Но возвратимся к скромному систематизированию избыточного духовного богатства Гёте, отраженного достаточно внятно на страницах книги Эккермана. Всегда относившийся несколько беспечно к терминированному языку философов, Гёте часто вкладывал в понятия, принятые в определенной философской школе, смысл, далеко не адекватный смыслу того или иного философского термина. Уже понятия «рассудок» и «разум» у Гёте неоднозначны кантовскому употреблению этих терминов. Кант, к примеру, никогда бы не отнес минералогию, имеющую дело с «мертвой» («неорганической») природой, к области знания, всецело подчиненного «рассудку»; морфологию же «живого» органического мира — к компетенции «разума».

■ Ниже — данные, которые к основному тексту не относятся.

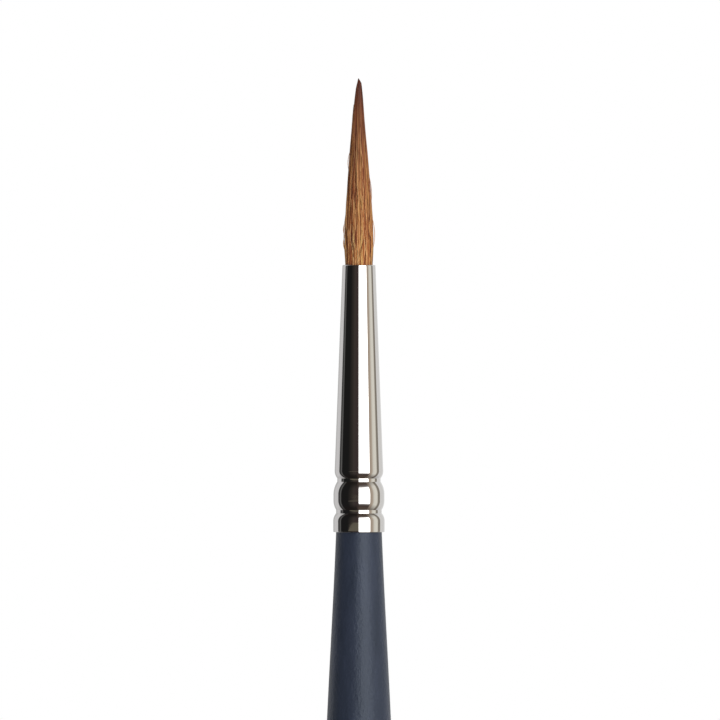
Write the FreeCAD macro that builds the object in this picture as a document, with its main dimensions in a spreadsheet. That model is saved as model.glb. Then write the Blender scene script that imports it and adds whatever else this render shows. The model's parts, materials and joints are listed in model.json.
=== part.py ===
"""Pointed round detail brush: lacquered wooden handle, crimped nickel ferrule and a pointed hair tuft.

Millimetres. The brush's own axis is +Z, with the point at the top. The origin is on that axis at the
middle of the handle's belly, where the brush is held. The hairs run in one piece from the epoxy to the
point; here the tuft is divided across its length, with ball and socket faces, so that it can flex.
"""

import FreeCAD, Part
import os

import Sketcher

DRIVING = [
    # the handle
    ("grip_dia", 7.5, "handle across its belly, over the lacquer"),
    ("grip_length", 5.0, "parallel stretch at the belly"),
    ("grip_to_ferrule", 44.0, "middle of the belly to the ferrule's butt"),
    ("grip_to_tail", 106.0, "middle of the belly to the handle's tail"),
    ("tail_dia", 2.9, "handle at its rounded tail"),
    ("neck_reach", 12.0, "how far the neck keeps its own slope"),
    ("neck_slope", 0.038, "growth of the neck's radius with length"),
    ("belly_reach_up", 18.0, "how far the belly's fulness carries towards the neck"),
    ("belly_reach_down", 38.0, "how far the belly's fulness carries towards the tail"),
    ("tail_reach", 25.0, "how far the tail keeps its slimness"),
    ("lacquer_coat", 0.09, "thickness of the lacquer"),
    # the ferrule
    ("ferrule_length", 26.7, "butt to mouth"),
    ("ferrule_wall", 0.25, "drawn tube's wall"),
    ("butt_dia", 5.14, "outside of the butt band"),
    ("butt_band", 1.1, "length of the parallel butt band"),
    ("low_crimp_at", 2.05, "butt to the lower crimp"),
    ("low_crimp_dia", 4.56, "outside, at the bottom of the lower crimp"),
    ("bead_at", 3.45, "butt to the middle of the bead between the crimps"),
    ("bead_flat", 0.6, "parallel stretch at the bead's crest"),
    ("bead_dia", 5.09, "outside of the bead"),
    ("high_crimp_at", 5.2, "butt to the upper crimp"),
    ("high_crimp_dia", 4.33, "outside, at the bottom of the upper crimp"),
    ("barrel_at", 6.1, "butt to the widest place of the tapered barrel"),
    ("barrel_dia", 4.85, "outside of the barrel there"),
    ("crimp_flat", 0.3, "parallel stretch at the bottom of each crimp, the rolling wheel's rim"),
    ("crimp_round", 0.05, "radius at each end of that stretch"),
    ("mouth_dia", 3.3, "outside at the mouth"),
    ("lip_round", 0.1, "rounding of the mouth's outer edge"),
    ("butt_round", 0.05, "rounding of the butt's outer edge"),
    ("glue_gap", 0.12, "adhesive between the ferrule and the handle's tenon"),
    ("tenon_space", 2.9, "empty stretch of the ferrule between the tenon and the epoxy"),
    ("tenon_chamfer", 0.4, "lead-in on the tenon's end"),
    # the tuft's hidden root
    ("root_depth", 8.2, "mouth down to the ends of the hair roots"),
    ("tie_squeeze", 0.18, "how far the thread draws the roots in, all round, from their size in the mouth"),
    ("root_tied", 3.2, "length of the tied, parallel stretch"),
    ("hair_slack", 0.02, "clearance from the hairs to the ferrule's mouth"),
    ("thread_dia", 0.28, "tie thread"),
    ("thread_pitch", 0.32, "distance from one turn of the thread to the next"),
    ("thread_at", 1.0, "root ends to the first turn of the thread"),
    ("epoxy_below", 1.6, "epoxy under the root ends"),
    ("epoxy_above", 4.0, "epoxy over the root ends, around the tied stretch"),
    # the tuft outside the ferrule: each flex is at a height over the mouth
    ("tuft_length", 18.65, "hairs outside the ferrule"),
    ("shoulder_below_point", 1.45, "point to where it starts to round in"),
    ("shoulder_dia", 0.84, "tuft where it starts to round in"),
    ("point_flat", 0.06, "blunt end of the very point"),
    ("flex_gap", 0.05, "clearance between the sections of the tuft"),
    ("flex_spare", 3.0, "degrees that the faces leave past each flex's limit"),
    ("flex1_up", 2.0, "first flex over the mouth"),
    ("flex1_dia", 2.92, "tuft there"),
    ("flex1_tilt", 25.0, "its limit each way, degrees"),
    ("flex2_up", 5.5, "second flex over the mouth"),
    ("flex2_dia", 2.66, "tuft there"),
    ("flex2_tilt", 30.0, "its limit each way, degrees"),
    ("flex3_up", 9.5, "third flex over the mouth"),
    ("flex3_dia", 2.08, "tuft there"),
    ("flex3_tilt", 35.0, "its limit each way, degrees"),
    ("flex4_up", 13.5, "fourth flex over the mouth"),
    ("flex4_dia", 1.44, "tuft there"),
    ("flex4_tilt", 35.0, "its limit each way, degrees"),
]
THREAD_TURNS = 5
SECTIONS = ["tuft_belly", "tuft_waist", "tuft_taper", "tuft_point"]
ON_AXIS = "0"
VERTICAL_AXIS = -2
ORIGIN = (-1, 1)
SAME_MM = 1e-4

doc = FreeCAD.newDocument("detail_brush")
sheet = doc.addObject("Spreadsheet::Sheet", "Sizes")


def fill_sheet():
    for row, (alias, value, words) in enumerate(DRIVING, start=1):
        sheet.set(f"A{row}", words)
        sheet.set(f"B{row}", str(value))
        sheet.setAlias(f"B{row}", alias)
    doc.recompute()


def value_of(expression):
    return float(sheet.evalExpression(expression))


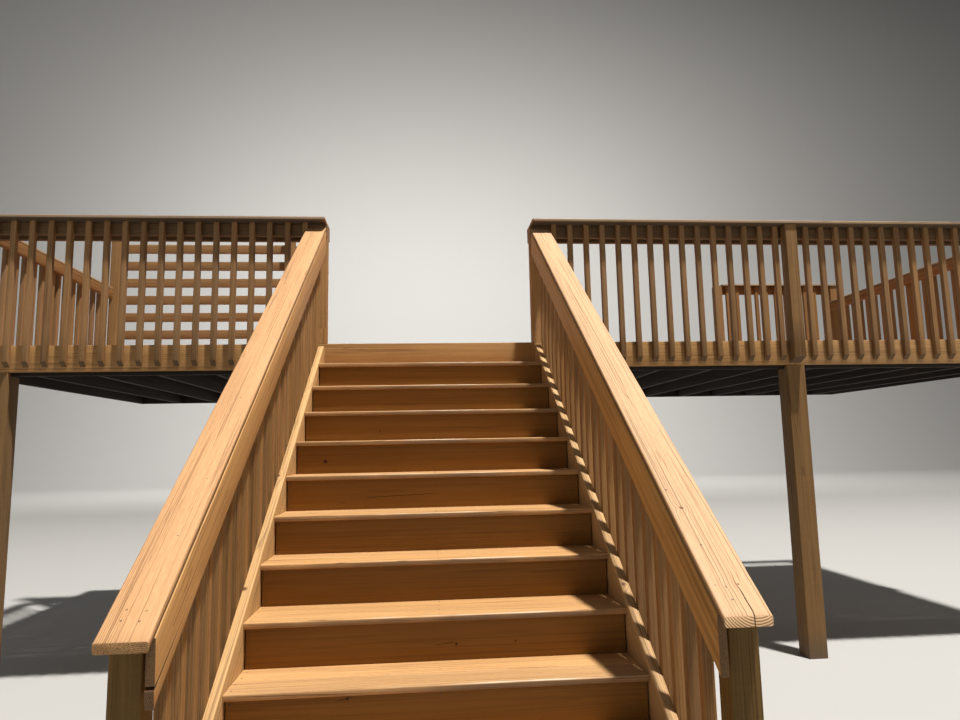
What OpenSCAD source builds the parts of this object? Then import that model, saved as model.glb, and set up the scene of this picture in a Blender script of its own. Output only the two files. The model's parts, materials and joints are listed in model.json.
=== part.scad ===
// Wooden deck stairs: a straight flight of closed-riser steps with a railing on
// each side, and the raised deck that it climbs to, with its own railings.
// Millimetres, +Z up. X runs along the deck front, Y runs from the foot of the
// stairs towards the ledger. The origin is on the back face of the ledger,
// on the centre line of the stairs and at half the ledger's height.

/* [Stairs] */
// height from one tread top to the next
rise = 178; // [150:1:200]
// depth of one step, riser face to riser face
going = 258; // [230:1:300]
// how far a tread stands out past the riser below it
nosing = 22; // [10:1:35]
// clear width between the two side stringers
stair_w = 1524; // [900:2:2000]
// thickness of tread boards, decking and caps
board_t = 25; // [19:1:38]
// gap between the two boards of one tread
tread_gap = 3; // [1:1:8]
// thickness of the riser boards
riser_t = 19; // [16:1:25]
// depth of the side stringer board, square to its length
stringer_d = 286; // [235:1:300]
// slope of the side stringer's top edge (rise over run)
stringer_slope = 0.6757; // [0.60:0.0001:0.75]

/* [Stair railing] */
// slope of the stair railing (rise over run)
rail_slope = 0.695; // [0.60:0.001:0.75]
// height of the cap's top over the tread line, plumb, at the fourth tread
cap_over = 837; // [750:1:950]
// width of a railing cap board
cap_w = 140; // [120:1:160]
// depth of the rail boards, square to their length
stair_rail_d = 140; // [120:1:160]
// how far the split at the low end of the left rail board has opened
split_gap = 8; // [2:1:20]
// distance from one left stair baluster to the next
pitch_left = 120.5; // [100:0.5:140]
// distance from one right stair baluster to the next
pitch_right = 125.5; // [100:0.5:140]

/* [Lumber] */
// thickness of framing lumber, and the side of a baluster
lum = 38; // [30:1:45]
// side of a railing post
post = 89; // [80:1:100]
// side of a deck support post
pier = 140; // [120:1:160]
// depth of joists, ledger and fascia boards
joist_d = 184; // [140:1:240]

/* [Deck] */
// deck depth, front fascia face to the back face of the ledger
deck_depth = 2896; // [1800:1:4000]
// left end of the deck, from the centre line of the stairs
deck_left = 3210; // [2400:5:4500]
// right end of the deck, from the centre line of the stairs
deck_right = 4880; // [4400:5:6000]
// gap between decking boards
deck_gap = 5; // [2:1:10]
// where the ledger ends and the back railing starts
corner_x = 3520; // [3000:10:4000]
// distance from one joist to the next
joist_pitch = 406; // [300:1:610]

/* [Deck railing] */
// height of the level caps over the deck
guard_h = 914; // [850:1:1070]
// height of the back railing's cap over the deck
back_h = 1130; // [1000:10:1200]
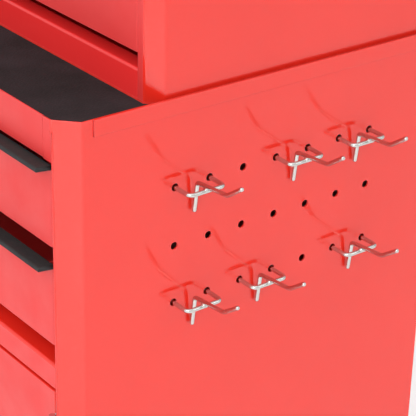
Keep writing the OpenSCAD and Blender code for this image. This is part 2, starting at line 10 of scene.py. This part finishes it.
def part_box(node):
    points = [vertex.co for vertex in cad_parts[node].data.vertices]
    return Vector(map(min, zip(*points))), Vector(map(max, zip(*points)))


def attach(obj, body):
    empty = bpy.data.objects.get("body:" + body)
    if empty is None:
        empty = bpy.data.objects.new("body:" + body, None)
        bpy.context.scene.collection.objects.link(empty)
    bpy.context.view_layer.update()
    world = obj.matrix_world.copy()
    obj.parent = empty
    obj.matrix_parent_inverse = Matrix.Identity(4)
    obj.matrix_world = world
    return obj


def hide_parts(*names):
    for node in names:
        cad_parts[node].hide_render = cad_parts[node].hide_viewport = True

Еще меньше соприкасается с философским мировоззрением Канта Гётевская трактовка гносеологической проблемы познаваемости и непознаваемости мира. Учение Канта о непознаваемости «вещей в себе» принижало достоинство разума во имя вящего торжества веры, которая, опираясь на чисто субъективные доводы «практического» нравственного сознания, декларирует метафизическое бытие бога, души и бессмертия. Гёте, в принципиальном отличии от «кенигсбергского мудреца», прибегал к формуле агностицизма с совсем другой целью: он стремился оградить познание природы от покушений как со стороны мистицизма церковников, так и со стороны скороспелого («априорного») рационализма. «Я хочу вам кое-что сказать, — поучает Гёте Эккермана, возвращаясь с прогулки в экипаже по окрестностям Веймара. — В природе имеется доступное и недоступное, — это следует различать, понять и уважать, хотя очень трудно усмотреть, где начинается другое. Тот, кто этого не знает, иногда мучается всю жизнь, стремясь постичь непостижимое, и при этом ничуть не приближается к истине. Тот же, кто это знает, — остается в пределах постигаемого; исследуя эту сферу во всех направлениях… он может кое-что отвоевать и у непостижимого, хотя ему придется в конце концов признать, что здесь многое может быть понято лишь до известной границы и что природа всегда таит в себе нечто проблематическое, не поддающееся разгадке силами человеческого разума».